The other was the first IIT at Kharagpur, the result of a collaboration between the West Bengal Government (basically, Bidhan Roy and some educators who had his ear) and the Sarkar Committee. The Committee’s report led to the establishment of four more IITs before the end of the 50s. Azad’s contribution to all this? Zero.

qidniz    
  25 November 2009, 3:49 am

I see a literal reading of literalism.

Sigh. Idle word mongering like this would have gotten you plonked posthaste on usenet. I’m sorry, but you really have to do better if you want to be taken seriously.

Bin Laden is not a caricature.

He is a caricature because he is not a scholar.

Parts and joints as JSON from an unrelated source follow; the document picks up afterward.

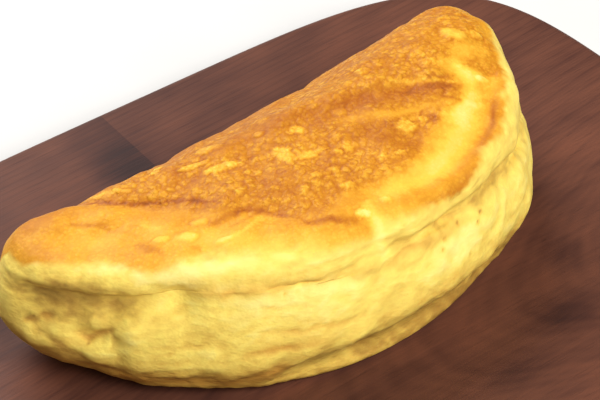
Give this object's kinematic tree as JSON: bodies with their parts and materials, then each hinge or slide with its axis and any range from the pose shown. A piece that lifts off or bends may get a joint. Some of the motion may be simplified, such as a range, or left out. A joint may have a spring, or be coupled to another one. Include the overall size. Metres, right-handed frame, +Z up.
{
  "type": "folded omelette",
  "caption": "Thick, fluffy omelette folded into a half moon with a browned top and open yellow crumb, served on a rounded walnut board.",
  "frame": {"origin": "centre of the board's underside", "axes": "+X along the board's long side and the omelette's fold, +Y towards the folded edge, +Z up"},
  "size_m": [0.3, 0.24, 0.0717],
  "materials": {
    "walnut": "dark reddish-brown walnut, oiled, satin, with straight and wavy grain along the board",
    "cooked_egg": "cooked egg: golden to brown blistered skin on top, pale yellow moist crumb at the side"
  },
  "bodies": {
    "root": {"board": "walnut", "omelette": "cooked_egg"}
  },
  "joints": []
}
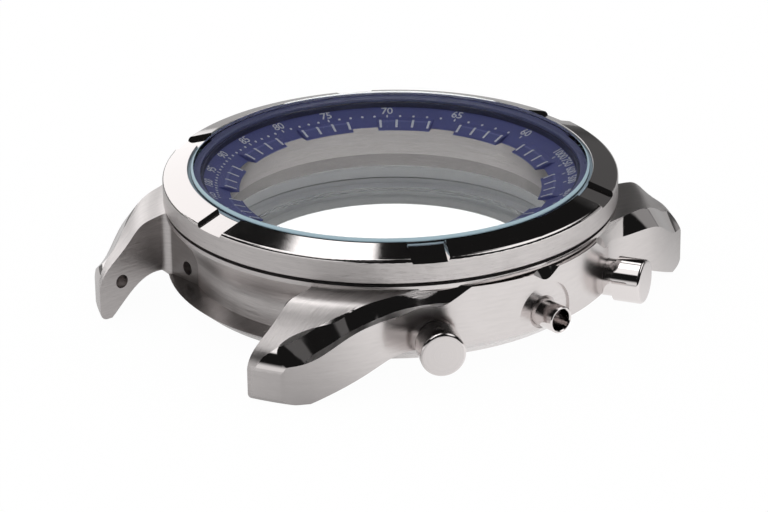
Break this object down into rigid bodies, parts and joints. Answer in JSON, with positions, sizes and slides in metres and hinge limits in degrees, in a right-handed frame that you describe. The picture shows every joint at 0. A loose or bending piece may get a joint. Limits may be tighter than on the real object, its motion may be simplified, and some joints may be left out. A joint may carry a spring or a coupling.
{
  "type": "empty watch case",
  "caption": "Empty round chronograph watch case in steel with bezel, flat crystal, blue chapter ring, two pushers, crown tube and a glazed back that pulls off.",
  "frame": {"origin": "case axis in the plane that the dial bears against", "axes": "+Z out through the crystal, +X towards the crown, +Y towards twelve o'clock"},
  "size_m": [0.0452, 0.0508, 0.0124],
  "materials": {
    "case_steel": "satin brushed flanks, tops and walls with polished bevels and flare",
    "bezel_steel": "satin band with a mirror-polished cone and milled notches",
    "back_steel": "satin with a polished foot",
    "turned_steel": "mirror polished, with a fine turned grain on the push faces",
    "spring_steel": "drawn wire and stamped strip",
    "black_gasket": "smooth black moulded seal",
    "clear_gasket": "milky seal under the back glass",
    "crystal_glass": "clear flat crystal with a pale blue-green edge",
    "window_glass": "clear flat glass",
    "ring_blue": "dark blue enamel with fine white printed figures and ticks"
  },
  "bodies": {
    "case": {"case_middle": "case_steel", "bezel": "bezel_steel", "bezel_gasket": "black_gasket", "crystal": "crystal_glass", "crystal_gasket": "black_gasket", "flange_ring": "ring_blue", "crown_tube": "turned_steel", "pusher_upper_tube": "turned_steel", "pusher_upper_seal": "black_gasket", "pusher_upper_spring": "spring_steel", "pusher_lower_tube": "turned_steel", "pusher_lower_seal": "black_gasket", "pusher_lower_spring": "spring_steel"},
    "back": {"case_back": "back_steel", "case_back_gasket": "black_gasket", "back_window": "window_glass", "back_window_gasket": "clear_gasket"},
    "upper_pusher": {"pusher_upper_button": "turned_steel", "pusher_upper_clip": "spring_steel"},
    "lower_pusher": {"pusher_lower_button": "turned_steel", "pusher_lower_clip": "spring_steel"}
  },
  "joints": [
    {"name": "pusher_upper_press", "type": "slide", "parent": "case", "child": "upper_pusher", "axis": [-0.8741, -0.4857, 0], "range_m": [0, 0.0006], "stiffness_N_per_m": 1200, "springref_m": -0.001, "deforming": ["pusher_upper_spring"]},
    {"name": "pusher_lower_press", "type": "slide", "parent": "case", "child": "lower_pusher", "axis": [-0.8741, 0.4857, 0], "range_m": [0, 0.0006], "stiffness_N_per_m": 1200, "springref_m": -0.001, "deforming": ["pusher_lower_spring"]},
    {"name": "case_back_pull", "type": "slide", "parent": "case", "child": "back", "axis": [0, 0, -1], "range_m": [0, 0.012]}
  ]
}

In contrast most Muslims live in a world where it is quite obvious that the contexts have changed and therefore that Sura’s which invoke (for example) ” a she-camel of Allah!” need a slightly different interpretation when you live in Neasden.

You are being flippant because you haven’t the faintest clue of what you’re talking about. You hope that your style will deflect attention from your ignorance.

The fact of the matter is that, as far as orthodox mainstream Islam is concerned, ordinary Muslims are not free to indulge their personal interpretations of the Qur’an. All schools of Islamic Law are unanimous in requiring Muslims to defer to qualified scholarship. So the issue is which interpretations command significant support among the ulama, because they are the only opinion makers who have any authority or credence in the Muslim world.

Everything else is leftard wishful thinking. And worse, perverse obfuscation, when there is a crying need to grasp why militancy has such widespread sympathy and support, even among the Vast Majority of Moderate Muslims(TM) so beloved of the wrist-wringing face-fanning bien pensants on this blog.

qidniz    
  25 November 2009, 4:51 am

I can’t think why Harrow is singled out as so important – it does not appear to have any extremist/Islamist links.

It does, but the reason seems to be that there are plans to expand the Harrow mosque into a much larger facility.

Adrian Morgan    
  25 November 2009, 8:50 am

qidniz
25 November 2009, 4:51 am
I can’t think why Harrow is singled out as so important – it does not appear to have any extremist/Islamist links.

It does, but the reason seems to be that there are plans to expand the Harrow mosque into a much larger facility.
_____________

Thank you qidniz. I am aware of nothing tangible that has been brought up by SIOE or Stephen Gash to suggest such extremism. I am grateful that you have brought that Spittoon article to my attention. The importance of bringing people to talk with each other is vital. The mosque leaders at Harrow were prepared to talk with SIOE at the time of the SIOE September 11 demonstration and, as far as I can see, Stephen Gash did not have the discussion that thy wanted.

I want to see bridge-building (where possible) between groups. As far as I can see I am not aware that SIOE knows this information, and I am wondering if BMSD is aware of it.